### [Instructions to follow]
Quote the data below in full, please, without altering anything.

* START Supplied material *

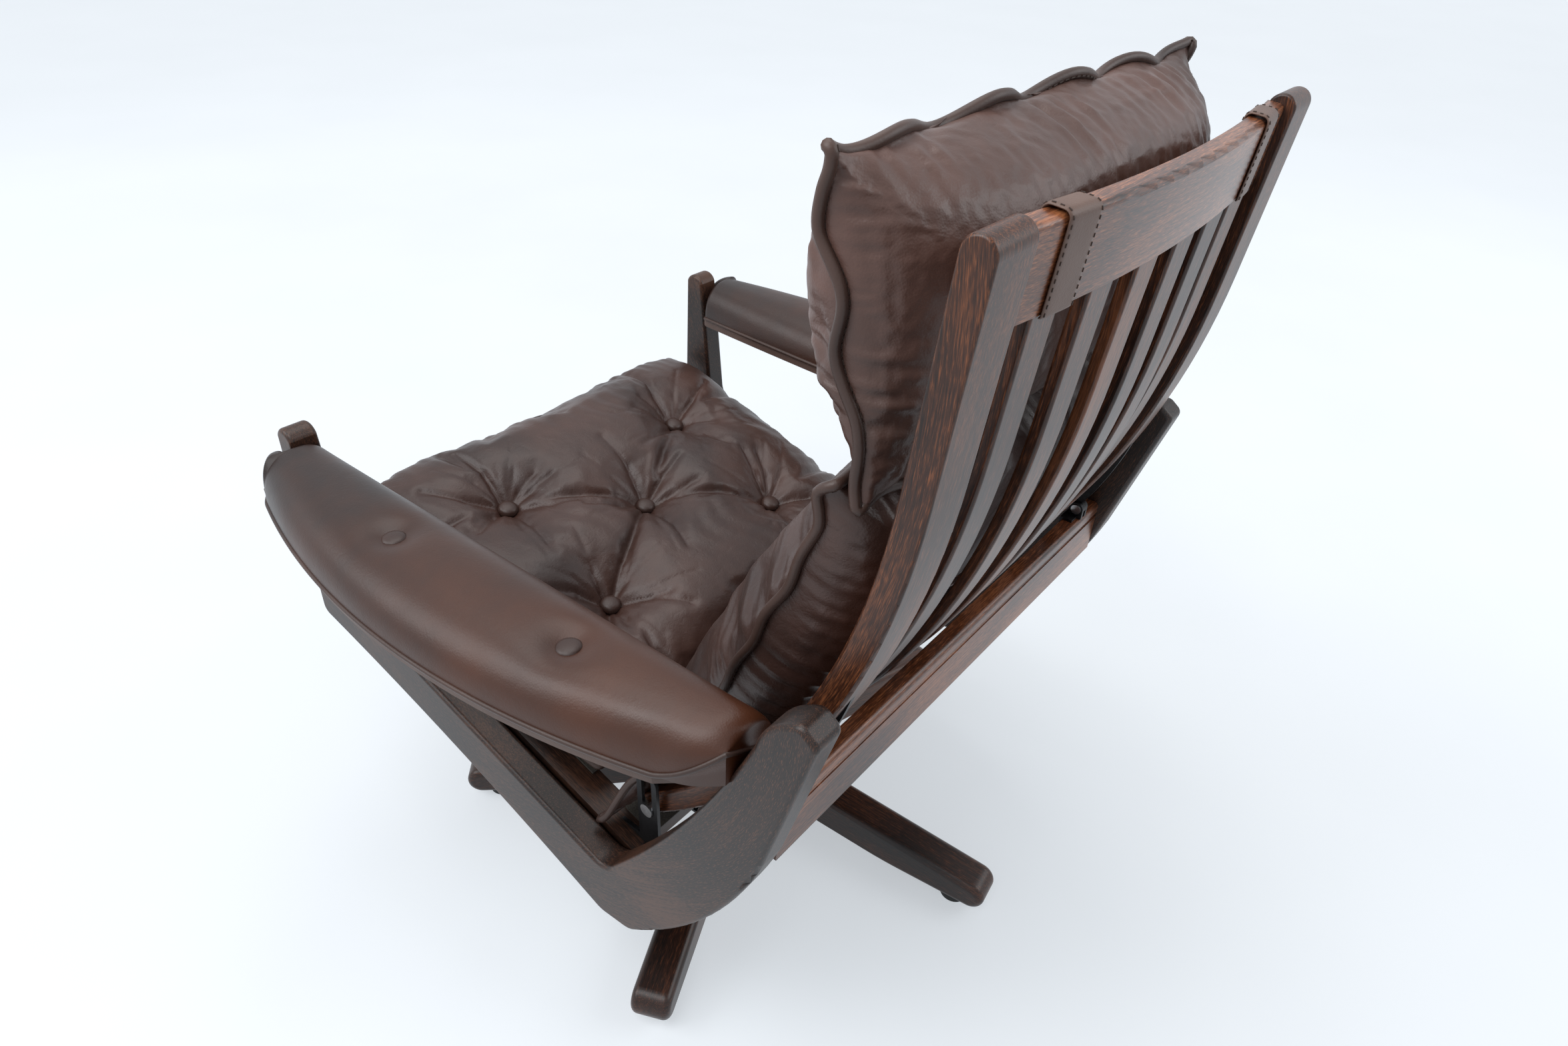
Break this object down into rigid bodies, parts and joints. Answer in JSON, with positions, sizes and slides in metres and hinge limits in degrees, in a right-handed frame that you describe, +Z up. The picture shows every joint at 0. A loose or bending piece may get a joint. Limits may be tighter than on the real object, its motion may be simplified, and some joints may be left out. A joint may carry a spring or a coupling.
{
  "type": "swivel recliner",
  "caption": "Swivel recliner with dark stained bentwood side frames, a slatted curved back, buttoned brown leather cushions and a wooden star base.",
  "frame": {"origin": "centre of the whole chair's outline on the floor, upright and facing straight ahead", "axes": "+Z up, the sitter faces -Y, +X is the sitter's left"},
  "size_m": [0.8472, 0.8194, 0.9737],
  "materials": {
    "stained_wood": "satin dark stained beech",
    "plain_wood": "unstained",
    "brown_leather": "semi-gloss",
    "arm_leather": "satin",
    "strap_leather": "satin",
    "black_steel": "satin black",
    "bright_steel": "zinc plated",
    "black_plastic": "matt",
    "rubber_feet": "matt",
    "webbing": "woven"
  },
  "bodies": {
    "base": {"base_hub": "stained_wood", "base_leg_1": "stained_wood", "base_leg_2": "stained_wood", "base_leg_3": "stained_wood", "base_leg_4": "stained_wood", "base_leg_5": "stained_wood", "floor_glides": "rubber_feet", "hub_plate": "black_steel", "hub_screws": "bright_steel", "column_tube": "black_steel", "column_bush": "black_plastic"},
    "chair": {"swivel_spindle": "black_steel", "swivel_plate": "black_steel", "swivel_cheeks": "black_steel", "swivel_bolts": "bright_steel", "steel_bar_front": "black_steel", "steel_bar_rear": "black_steel", "side_frame_left": "stained_wood", "side_frame_right": "stained_wood", "rear_stretcher": "stained_wood", "front_stretcher": "stained_wood", "frame_dowels": "plain_wood", "seat_runner_left": "stained_wood", "seat_runner_right": "stained_wood", "frame_screws": "bright_steel", "arm_board_left": "arm_leather", "arm_board_right": "arm_leather", "arm_pad_left": "brown_leather", "arm_pad_right": "brown_leather", "arm_buttons": "brown_leather", "recline_bracket_left": "black_steel", "recline_bracket_right": "black_steel", "pivot_pins": "bright_steel"},
    "back": {"back_stile_left": "stained_wood", "back_stile_right": "stained_wood", "top_rail": "stained_wood", "bottom_rail": "stained_wood", "back_slat_1": "stained_wood", "back_slat_2": "stained_wood", "back_slat_3": "stained_wood", "back_slat_4": "stained_wood", "back_slat_5": "stained_wood", "back_slat_6": "stained_wood", "recline_blade_left": "black_steel", "recline_blade_right": "black_steel", "strap_left": "strap_leather", "strap_right": "strap_leather", "head_cushion": "brown_leather", "lumbar_cushion": "brown_leather", "link_pins": "bright_steel"},
    "seat": {"seat_rail_left": "stained_wood", "seat_rail_right": "stained_wood", "seat_front_rail": "stained_wood", "seat_rear_rail": "stained_wood", "link_plate_left": "black_steel", "link_plate_right": "black_steel", "seat_webbing": "webbing", "seat_cushion": "brown_leather", "seat_buttons": "brown_leather"}
  },
  "joints": [
    {"name": "swivel", "type": "hinge", "parent": "base", "child": "chair", "pos_m": [0, 0.009, 0.14], "axis": [0, 0, 1], "continuous": true},
    {"name": "recline", "type": "hinge", "parent": "chair", "child": "back", "pos_m": [0, 0.3015, 0.47613], "axis": [-1, 0, 0], "range_deg": [0, 15]},
    {"name": "seat_slide", "type": "slide", "parent": "chair", "child": "seat", "axis": [0, -0.9613, 0.2756], "range_m": [0, 0.0415]}
  ],
  "couplings": [
    {"joint": "seat_slide", "follows": "recline", "m_per_rad": 0.154}
  ]
}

* END Supplied material *

### [Answer to this exercise]
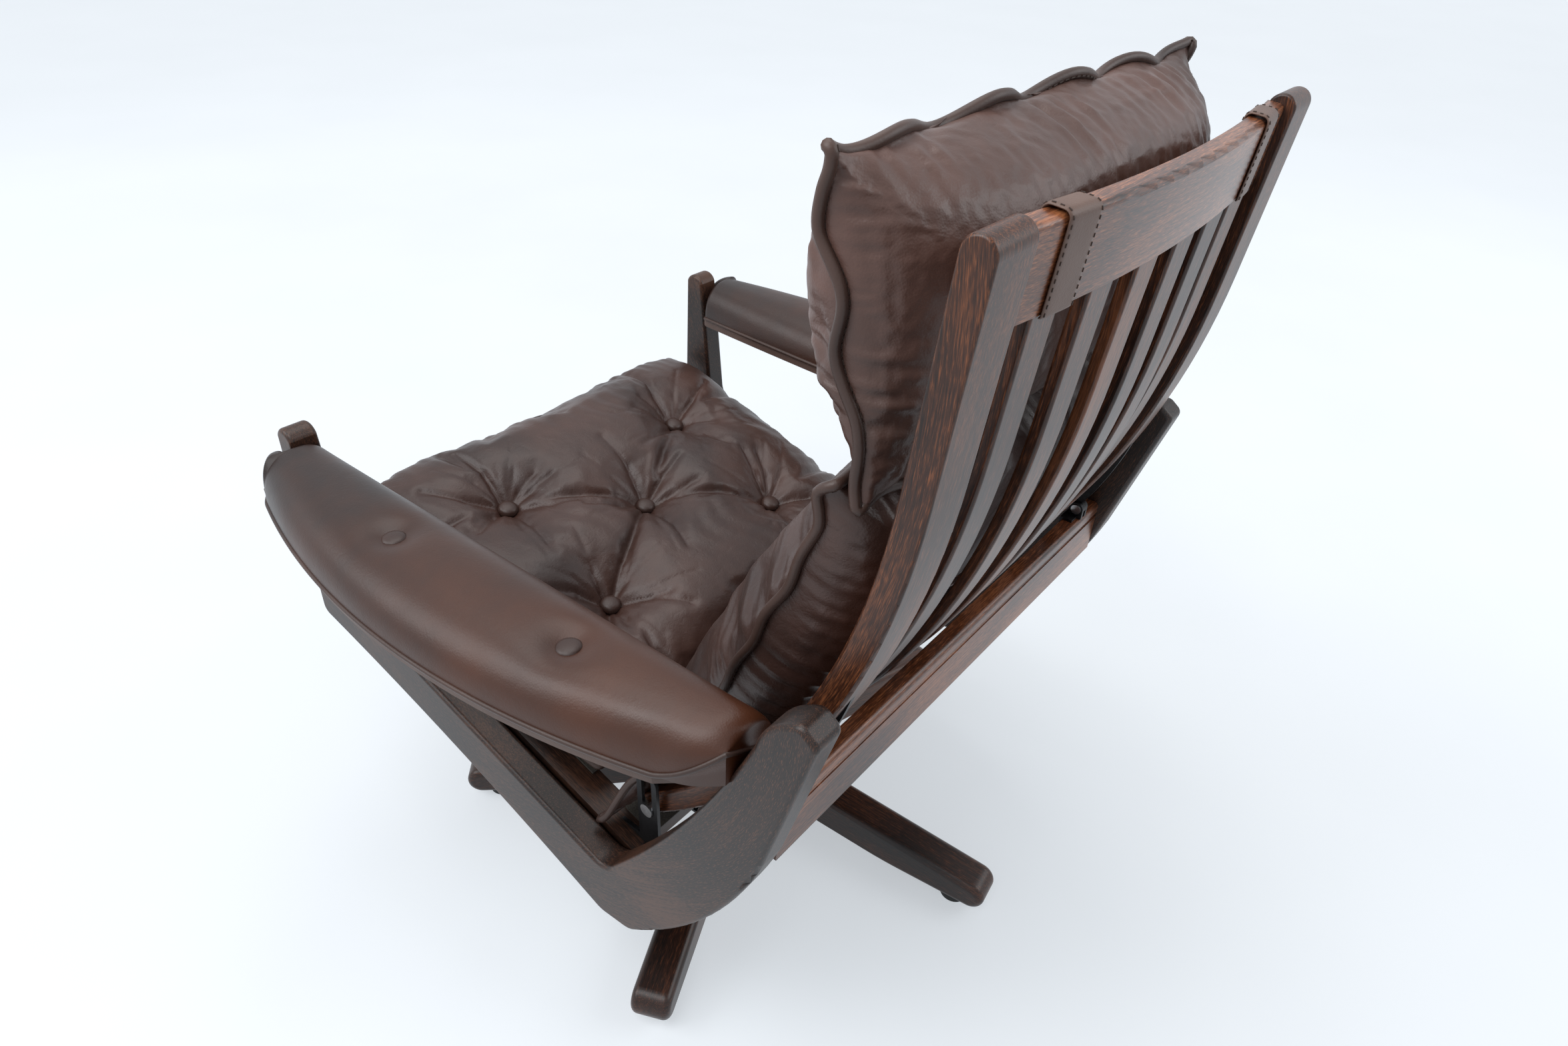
Break this object down into rigid bodies, parts and joints. Answer in JSON, with positions, sizes and slides in metres and hinge limits in degrees, in a right-handed frame that you describe, +Z up. The picture shows every joint at 0. A loose or bending piece may get a joint. Limits may be tighter than on the real object, its motion may be simplified, and some joints may be left out. A joint may carry a spring or a coupling.
{
  "type": "swivel recliner",
  "caption": "Swivel recliner with dark stained bentwood side frames, a slatted curved back, buttoned brown leather cushions and a wooden star base.",
  "frame": {"origin": "centre of the whole chair's outline on the floor, upright and facing straight ahead", "axes": "+Z up, the sitter faces -Y, +X is the sitter's left"},
  "size_m": [0.8472, 0.8194, 0.9737],
  "materials": {
    "stained_wood": "satin dark stained beech",
    "plain_wood": "unstained",
    "brown_leather": "semi-gloss",
    "arm_leather": "satin",
    "strap_leather": "satin",
    "black_steel": "satin black",
    "bright_steel": "zinc plated",
    "black_plastic": "matt",
    "rubber_feet": "matt",
    "webbing": "woven"
  },
  "bodies": {
    "base": {"base_hub": "stained_wood", "base_leg_1": "stained_wood", "base_leg_2": "stained_wood", "base_leg_3": "stained_wood", "base_leg_4": "stained_wood", "base_leg_5": "stained_wood", "floor_glides": "rubber_feet", "hub_plate": "black_steel", "hub_screws": "bright_steel", "column_tube": "black_steel", "column_bush": "black_plastic"},
    "chair": {"swivel_spindle": "black_steel", "swivel_plate": "black_steel", "swivel_cheeks": "black_steel", "swivel_bolts": "bright_steel", "steel_bar_front": "black_steel", "steel_bar_rear": "black_steel", "side_frame_left": "stained_wood", "side_frame_right": "stained_wood", "rear_stretcher": "stained_wood", "front_stretcher": "stained_wood", "frame_dowels": "plain_wood", "seat_runner_left": "stained_wood", "seat_runner_right": "stained_wood", "frame_screws": "bright_steel", "arm_board_left": "arm_leather", "arm_board_right": "arm_leather", "arm_pad_left": "brown_leather", "arm_pad_right": "brown_leather", "arm_buttons": "brown_leather", "recline_bracket_left": "black_steel", "recline_bracket_right": "black_steel", "pivot_pins": "bright_steel"},
    "back": {"back_stile_left": "stained_wood", "back_stile_right": "stained_wood", "top_rail": "stained_wood", "bottom_rail": "stained_wood", "back_slat_1": "stained_wood", "back_slat_2": "stained_wood", "back_slat_3": "stained_wood", "back_slat_4": "stained_wood", "back_slat_5": "stained_wood", "back_slat_6": "stained_wood", "recline_blade_left": "black_steel", "recline_blade_right": "black_steel", "strap_left": "strap_leather", "strap_right": "strap_leather", "head_cushion": "brown_leather", "lumbar_cushion": "brown_leather", "link_pins": "bright_steel"},
    "seat": {"seat_rail_left": "stained_wood", "seat_rail_right": "stained_wood", "seat_front_rail": "stained_wood", "seat_rear_rail": "stained_wood", "link_plate_left": "black_steel", "link_plate_right": "black_steel", "seat_webbing": "webbing", "seat_cushion": "brown_leather", "seat_buttons": "brown_leather"}
  },
  "joints": [
    {"name": "swivel", "type": "hinge", "parent": "base", "child": "chair", "pos_m": [0, 0.009, 0.14], "axis": [0, 0, 1], "continuous": true},
    {"name": "recline", "type": "hinge", "parent": "chair", "child": "back", "pos_m": [0, 0.3015, 0.47613], "axis": [-1, 0, 0], "range_deg": [0, 15]},
    {"name": "seat_slide", "type": "slide", "parent": "chair", "child": "seat", "axis": [0, -0.9613, 0.2756], "range_m": [0, 0.0415]}
  ],
  "couplings": [
    {"joint": "seat_slide", "follows": "recline", "m_per_rad": 0.154}
  ]
}